JAKARTA (RIAUPOS.CO) - Kementerian Ketenagakerjaan kembali buka suara terkait Perppu Nomor 2 Tahun 2022 tentang Cipta Kerja, Jumat (6/1). Kementerian yang dipimpin Ida Fauziyah itu menyebutkan, tengah mengrevisi peraturan pemerintah (PP) yang menjadi turunan perppu yang mendapat sorotan tersebut.
Dirjen Pembinaan Hubungan Industrial dan Jaminan Sosial Anggoro Putri dalam keterangan kepada media kemarin tak menyebut kapan pastinya PP itu selesai direvisi. Yang pasti, setelah pemerintah menyelesaikan substansi materi revisi, PP akan dibawa ke Lembaga Kerja Sama Tripartit Nasional yang terdiri atas perwakilan pemerintah, pekerja, dan pengusaha.

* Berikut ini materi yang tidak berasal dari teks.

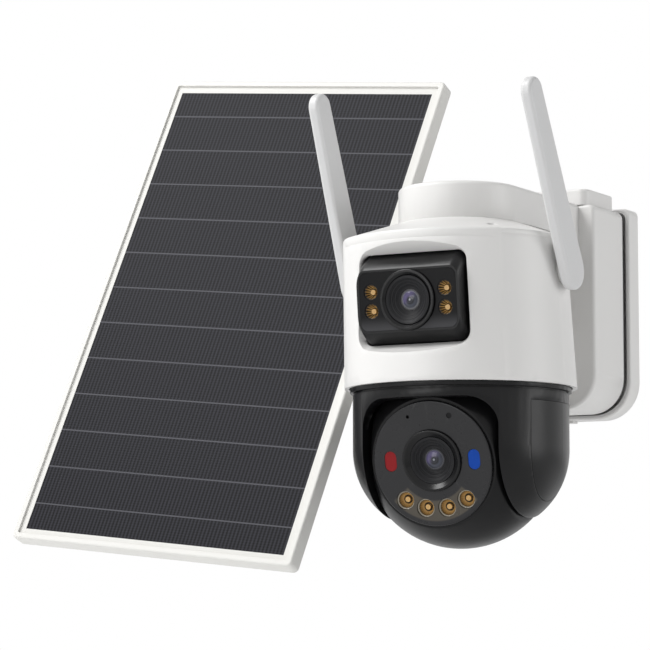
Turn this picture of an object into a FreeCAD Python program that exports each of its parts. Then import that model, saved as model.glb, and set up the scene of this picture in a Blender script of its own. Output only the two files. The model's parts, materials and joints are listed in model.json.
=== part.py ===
import FreeCAD, Part
import math
import os
import Sketcher

# A solar-powered security camera: a battery box on a wall plate, an arm that carries a white
# head with a fixed upper lens and two antennas, a black panning and tilting eyeball below it,
# and a solar panel on a wall bracket of its own.
# Millimetres. +Z is up, the wall is the plane Y = 0 and the camera looks along -Y.
# The origin is the centre of the wall plate's back face.

os.makedirs("parts", exist_ok=True)
doc = FreeCAD.newDocument("solar_camera")
sheet = doc.addObject("Spreadsheet::Sheet", "dims")


# ---------------------------------------------------------------- sizes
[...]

Substansi yang berubah dari adanya perppu itu, lanjut Putri, terkait beberapa hal. Di antaranya, dalam UU Cipta Kerja tidak diatur jenis pekerjaan yang bisa dialihdayakan atau outsourcing. Artinya, semua jenis pekerjaan dibebaskan. "Perppu ini mengatur pembatasan jenis pekerjaan. Alih daya dilakukan oleh beberapa jenis pekerjaan yang secara detail akan diatur dalam PP," ujar Putri.

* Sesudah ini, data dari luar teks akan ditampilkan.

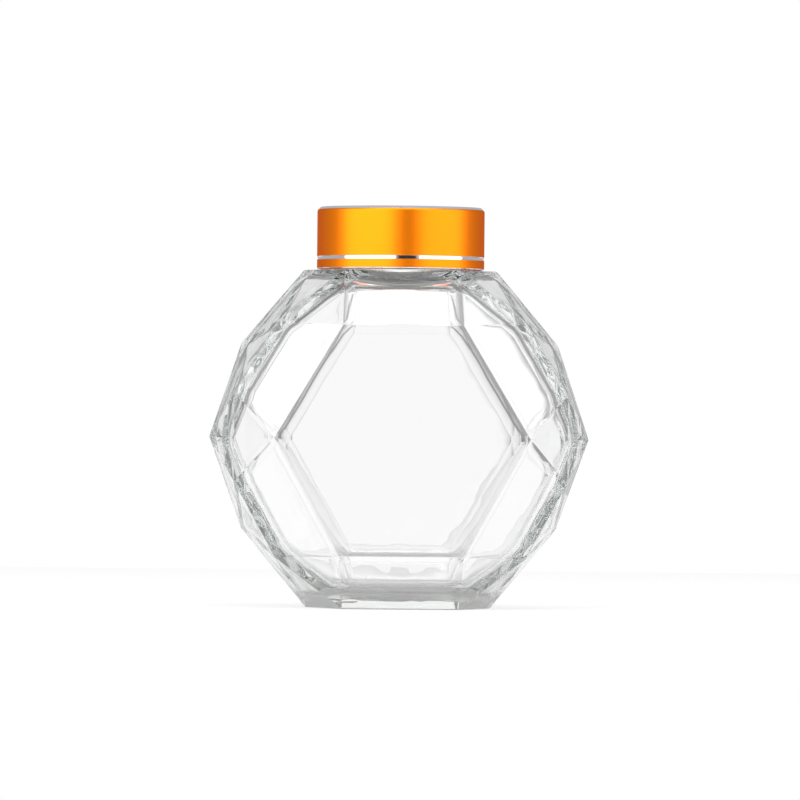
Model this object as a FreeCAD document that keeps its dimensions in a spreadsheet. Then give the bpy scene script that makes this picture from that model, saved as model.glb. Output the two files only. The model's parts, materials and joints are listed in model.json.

PP 35 Tahun 2021 yang merupakan turunan dari UU Cipta Kerja juga akan diubah. "Kami dalam proses perubahan," ungkapnya. Alasan perubahan itu adalah memberikan kesempatan bagi pekerja menjadi karyawan tetap. Kalau di UU Cipta Kerja, perusahaan memiliki peluang untuk tidak mengangkat karyawannya menjadi pekerja tetap.
Selanjutnya, yang berubah adalah terkait upah minimum. Formula pengupahan yang sebelumnya diatur Permenaker No 18 Tahun 2022 dan diterapkan tahun ini tidak sepenuhnya digunakan. PP 36/2021 terkait pengupahan yang merupakan turunan UU Cipta Kerja, menurut Putri, akan diubah pula. "Yang menarik di perppu ini, pemerintah pusat dapat menetapkan upah minimum (daerah) yang sedang terjadi bencana nasional," ucapnya.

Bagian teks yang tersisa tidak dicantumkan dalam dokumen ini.